С конца прошлого столетия Китай считается основным претендентом
на мировое господство в обозримом будущем. Однако сам Китай, если и
имеет глобальные амбиции, то хорошо их скрывает. Пекин умело
уклоняется от попыток американцев возложить на него большую
ответственность за мировые процессы (идея Боба Зеллика превратить
КНР в ответственного акционера мироустройства в обмен на расширение
ее прав). При этом китайское руководство обходит и конфликты,
допуская обострения только в тех случаях, когда затронуты
непосредственные интересы страны.
Суть курса Китая на глобальной политической арене заключается по
крайней мере сегодня не в экспансии, а в том, чтобы избежать любого
давления извне, которое воздействовало бы на принятие решений.
Давление при этом может быть двух видов. Недружественное – со
стороны стратегических конкурентов, пытающихся к чему-то принудить
(на этот случай Пекин наращивает свои военные и экономические
возможности). И дружественное – в форме союзнических обязательств,
выполнение которых заставило бы КНР действовать в посторонних
интересах. Поэтому Китай ни с кем не вступает в альянсы, охотно
развивая отношения «стратегического партнерства» со многими разными
государствами.
Если геостратегия нацелена на создание рамочных условий, то
основное содержание внешней политики состоит в необходимости
экономического роста как залога поддержания в стране внутренней
стабильности, достаточно хрупкой. Это означает обеспечение доступа
к источникам ресурсов для китайской промышленности и рынкам сбыта
для китайской продукции.
Обе составляющие находятся в неразрывной связи. Политические
устремления Пекина обусловлены конкретными экономическими нуждами.

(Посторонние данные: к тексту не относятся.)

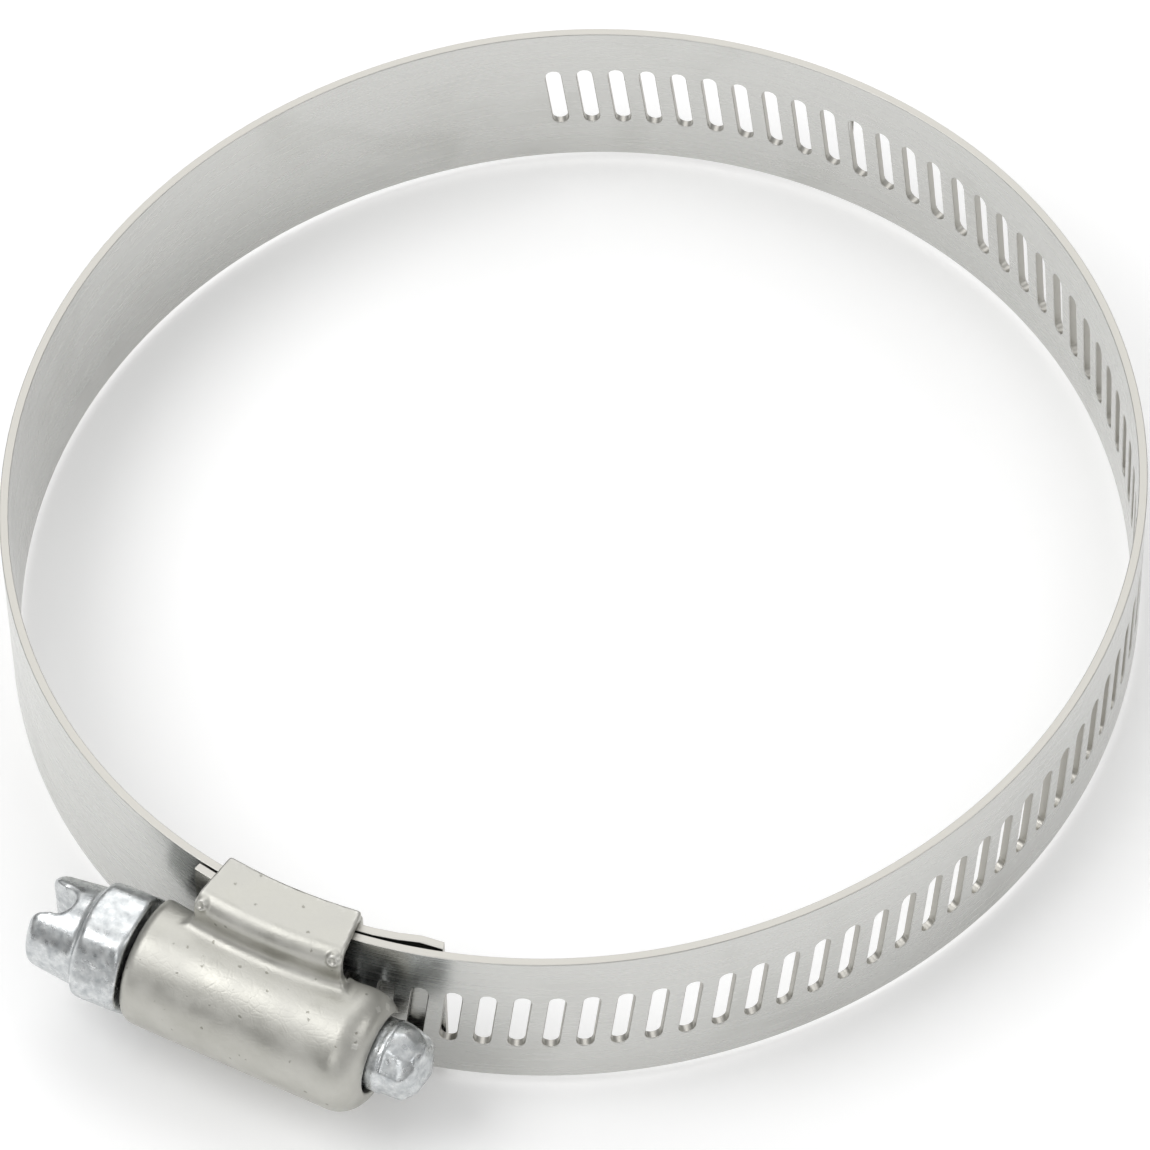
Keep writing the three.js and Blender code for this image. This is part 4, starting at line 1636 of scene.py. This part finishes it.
@dataclass
class Studio:
    """The pale floor, the soft lights and the camera."""

    layout: Layout
    focal: float = 250.43
    azimuth: float = 30.0
    elevation: float = 52.761337
    roll: float = 1.125918
    shift: tuple[float, float] = (0.0898565, 0.783760)
    distance: float = 544.668
    floor_size: float = 3.0
    floor_drop: float = 0.00002
    room_strength: float = 0.7
    room: tuple[tuple[float, str], ...] = ((0.0, "#7C7C7C"), (0.3, "#C4C4C4"), (1.0, "#FFFFFF"))
    panels: tuple[Panel, ...] = (
        Panel("panel_high", (-0.35, -0.3, 0.7), 0.5, 2.0),
        Panel("panel_right", (0.6, 0.1, 0.4), 0.35, 0.6),
        Panel("panel_front", (0.1, -0.7, 0.35), 0.35, 0.5),
        Panel("panel_back", (-0.24, 0.42, 0.64), 0.7, 1.5),
    )

    def make_floor(self) -> None:
        """Builds the floor and its paper finish."""
        mesh = bpy.data.meshes.new("floor")
        half, steps = self.floor_size / 2, 8
        line, row = np.linspace(-half, half, steps + 1), steps + 1
        points = [(x, y, -self.floor_drop) for y in line for x in line]
        starts = [j * row + i for j in range(steps) for i in range(steps)]
        mesh.from_pydata(points, [], [(k, k + 1, k + row + 1, k + row) for k in starts])
        mesh.materials.append(PAPER.build())
        floor = bpy.data.objects.new("floor", mesh)
        bpy.context.scene.collection.objects.link(floor)

    def make_lights(self) -> None:
        """Adds a white room, darker low down, and the soft panels."""
        world = bpy.data.worlds.new("soft_room")
        bpy.context.scene.world = world
        world.use_nodes = True
        tree = world.node_tree
        tree.nodes.clear()
        place = add_node(tree, "ShaderNodeTexCoord").outputs["Generated"]
        height = add_node(tree, "ShaderNodeSeparateXYZ", links={0: place}).outputs["Z"]
        ramp = add_node(tree, "ShaderNodeValToRGB", links={"Fac": height})
        set_ramp(ramp, [(at, linear(colour)) for at, colour in self.room])
        settings = {"Strength": self.room_strength}
        light = add_node(tree, "ShaderNodeBackground", settings, {"Color": ramp.outputs["Color"]})
        add_node(tree, "ShaderNodeOutputWorld", links={"Surface": light.outputs[0]})
        for panel in self.panels:
            panel.make()

    def make_camera(self) -> None:
        """Adds the camera, which looks down on the clamp from the front right."""
        turn, lift, roll = (math.radians(a) for a in (self.azimuth, self.elevation, self.roll))
        about = Matrix.Rotation(-turn, 3, "Z")
        c, s = math.cos(lift), math.sin(lift)
        tip = Matrix(((1, 0, 0), (0, s, c), (0, -c, s)))
        seen = Matrix.Rotation(roll, 3, "Z") @ tip @ about
        centre = Vector(self.layout.centre) * MM
        centre.z = (self.layout.centre[2] - self.layout.band_width / 2) * MM
        place = centre + seen.transposed() @ Vector((*self.shift, self.distance)) * MM
        data = bpy.data.cameras.new("camera")
        data.lens, data.sensor_width = self.focal, 36.0
        data.clip_start, data.clip_end = 0.01, 20.0
        camera = bpy.data.objects.new("camera", data)
        camera.matrix_world = Matrix.Translation(place) @ seen.transposed().to_4x4()
        bpy.context.scene.collection.objects.link(camera)
        bpy.context.scene.camera = camera

    def make(self) -> None:
        """Builds the whole studio."""
        self.make_floor()
        self.make_lights()
        self.make_camera()
        bpy.context.scene.view_settings.view_transform = "Standard"


def main() -> None:
    """Builds the clamp and its studio, and reports each piece."""
    logging.basicConfig(level=logging.INFO, format="%(name)s: %(message)s")
    layout, sheet = Layout(), SHEET.build()
    Studio(layout).make()
    pieces = Band(layout, STRIP.build()).make()
    pieces += [part.make() for part in (Housing(layout, sheet), Saddle(layout, sheet))]
    pieces.append(WormScrew(layout, PLATE.build()).make())
    for piece in pieces:
        LOG.info("%s: %d faces", piece.name, len(piece.data.polygons))


if __name__ == "__main__":
    main()
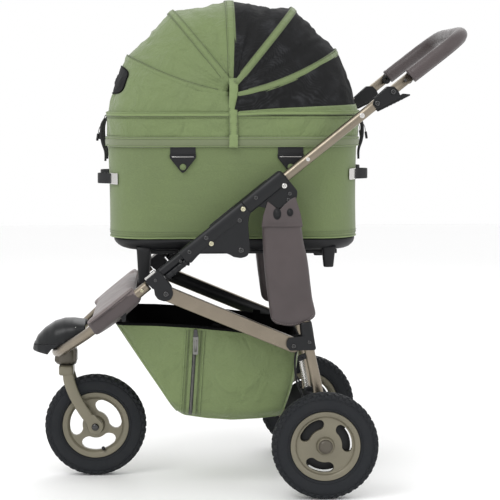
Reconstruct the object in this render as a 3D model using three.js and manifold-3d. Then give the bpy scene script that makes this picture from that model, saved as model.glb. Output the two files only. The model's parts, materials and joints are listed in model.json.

А экономические успехи автоматически способствуют увеличению
политической значимости страны в глазах остальных участников
международных отношений.
Если перевести общую формулу в конкретику российско-китайских
отношений, то получится как раз то, что сказал Гао Хучэн.
«Стратегическое взаимодействие» двух стран непосредственно связано
с «углублением торгово-экономического сотрудничества», для которого
необходимо «надлежащее урегулирование» проблемы Черкизова, то есть
сбыта китайских товаров на российском рынке.
С точки зрения этой взаимосвязи отношения Москвы и Пекина
представляют собой противоречивое явление. На уровне отношения к
мироустройству разногласий между Россией и КНР практически нет.
Неприятие гегемонии США и поддержка идеи многополярного мира
подчеркиваются постоянно. Обе державы не приемлют вмешательства во
внутренние дела – не только свои, но и чужие, посему голосуют
вместе в Совете Безопасности ООН, будь то Иран, Судан или Зимбабве.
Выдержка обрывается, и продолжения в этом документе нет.